If you’re less open to experience, find routines in your daily life. Identify aspects of your life that are within your control and focus on those. Find one evidence-based source of news about the situation and stick with it rather than being flooded on social media. Maintain your sense of security.
Agreeableness & Staying In
I hate to admit it, but my husband and I have a stereotypical, 1960s dinner party routine. He gets into a heated discussion on politics, I notice that somebody looks uncomfortable, I kick him under the table even though I agree with everything he’s said. The reason is that I am high on agreeableness – I want everybody to get along and for nobody to feel uncomfortable, even if I oppose wholeheartedly their entire way of thinking – and he is only moderate on agreeableness – he doesn’t mind if he offends somebody by accident, the truth is more important.
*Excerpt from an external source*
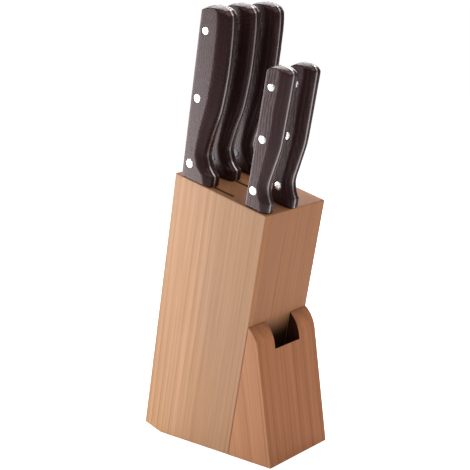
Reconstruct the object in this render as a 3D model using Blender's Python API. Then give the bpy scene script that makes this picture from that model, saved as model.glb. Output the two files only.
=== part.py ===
"""Leaning wooden knife block with five riveted full-tang knives. Blender 4.5, metres, +Z up.

The block is four boards glued over thin spacer strips, and the gaps between the strips are the knife slots.
A wedge-shaped foot is glued under the overhang and holds a pocket for scissors. The front is -Y.
Origin: the centre of the footprint, on the table.

Block frame: the empty "block_datum" stands on the top back edge and leans forward with the block. In it +Z
runs up the blades, -Y runs from the back face to the front face (called depth below), and X runs across.
Knife frame: an empty on each slot, where the handle's spine meets the block's top. Heights in it count up the
handle from the block's top, and widths count from the spine towards the cutting edge.
"""

import math

import bmesh
import bpy
from mathutils import Matrix, Vector

MM = 0.001

# Block
LEAN = math.radians(15.7)            # forward lean of the block and of the blades
BLOCK_LENGTH = 215 * MM              # along the back edge
BLOCK_DEPTH = 90 * MM                # back face to front face
OUTER_BOARD = 4.5 * MM
INNER_BOARD = 21.3 * MM
LAST_BOARD = 8.5 * MM
SPACER = 2.2 * MM
GLUE_LINE = 0.3 * MM                 # between any two glued faces
HEEL = 18.5 * MM                     # part of the lower end that stays square to the blades
SLOT_BACK = 4.5 * MM                 # depth at which the back row of slots starts
BACK_SLOT = 49 * MM                  # length of a slot of the back row, along the depth
SLOT_WALL = 14 * MM                  # wood between the two rows
FRONT_SLOT = 20 * MM

# Foot
FOOT_BASE = 42.7 * MM                # along the table
FOOT_LENGTH = 108.9 * MM             # from the table up to the foot's top, along the block's front face
FOOT_SLOPE = math.radians(3.4)       # of its front face, backwards from the vertical
SHOULDER_RADIUS = 24 * MM
SHOULDER_STEPS = 8
POCKET_WIDTH = 27 * MM
POCKET_DEPTH = 13.1 * MM             # square to the block's front face

# Knives
STEEL = 1.6 * MM                     # thickness of blade and tang
EDGE = 0.3 * MM                      # thickness left at the cutting edge
SCALE_GAP = 0.2 * MM                 # between tang and scale
SEAT_GAP = 0.3 * MM                  # between a handle and the block's top
SPINE_ROUND = 0.8 * MM
BELLY_BEVEL = 8.0 * MM               # width of the sloping band between a scale's flat face and the belly
BEVEL_DROP = 1.8 * MM
BELLY_CORNER = 2.2 * MM              # radius from that band round to the belly
BUTT_DOME = 1.6 * MM                 # drop of the butt from the tang out to the flat faces
RIVET_RADIUS = 3.2 * MM
RIVET_GAP = 0.2 * MM
RIVET_CHAMFER = 0.4 * MM
RIVET_SIDES = 20
NECK = 1.2 * MM                      # from the block's top down to the blade's heel
GRIND_START = 0.34                   # share of the blade's width where it starts to thin towards the edge
BLADE_POINTS = 6
BLADE_STEPS = 16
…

Those who are higher on agreeableness tend to be more optimistic and other-oriented. They are particularly focused on social harmony. During the covid-19 lockdown, this means that they are more likely to respond to pleas to stay at home if it helps others – such as the UK’s “Save the NHS” campaign. They are also probably more likely to feel guilty if they enjoy parts of the lockdown as discussed in a previous post.
On the other hand, those who are low on agreeableness tend to be more focused on what they think is right and find it more difficult to empathise with others. These people will find it more difficult to convince themselves to stay at home based on other-oriented messaging, particularly if they can’t see much of a risk to themselves.
If you’re high on agreeableness, you’re likely to be looking after others both inside your home and virtually. Make sure you look after your own needs as well.
If you’re low on agreeableness, you may be struggling with justifying the lockdown. It might help to think about the science behind the lockdown (let’s get that R-0 down below 1) and the long-term ramifications.
Conscientiousness & Adapting
Finally, we get to the dotting of i’s and the crossing of t’s. How detailed is your task list? Those who are like me have tried all the different to-do apps, have project boards in Trello, tasks in Todoist and collaborative lists in Teams. I like making sure that things get done. I don’t always like doing them (who likes cleaning the birdcage?) but I like the fact that it’s done. I’m high on conscientiousness. If you’re more impulsive, perhaps a bit disorganised, a fly-by-the-seat-of-your-pants kind of person then you’re likely to be low in conscientiousness.
Those who are high in conscientiousness tend to be rule-followers. Rules are there for a reason. When we’re told to stay inside, we stay inside. We may not like it and we may fight against it, but we do it. On the other hand, those who are low in conscientiousness don’t care so much about the rules. Rules are there just because somebody said so and they aren’t necessarily the right thing to do. When we’re told to stay inside, we think about whether we want to follow that rule or not. If we don’t, then we go outside and break the lockdown rule.
Those high in conscientiousness are probably also more able to cope with staying inside because they have everything organised and set up. Yes, they can only go to the shops a few times a week, but they have that shared grocery list app (fully researched and reviewed beforehand of course) which means that it’s all done without a hitch. Those low in conscientiousness though are more likely to go to the grocery shops when they remember they need something and that might not connect with when they also have to go to the chemist or when they are exercising. Minimising outdoor trips is difficult when you’re flying with your pants.
If you’re high on conscientiousness, use your research and control abilities to make life easier for you and those around you while you must stay inside.
If you’re low on conscientiousness, you’ll need to fight against the urge to wing it, at least until restrictions are relaxed. At that point, your improvisation skills will come to the fore as we need to work out the best way of adapting to the new world.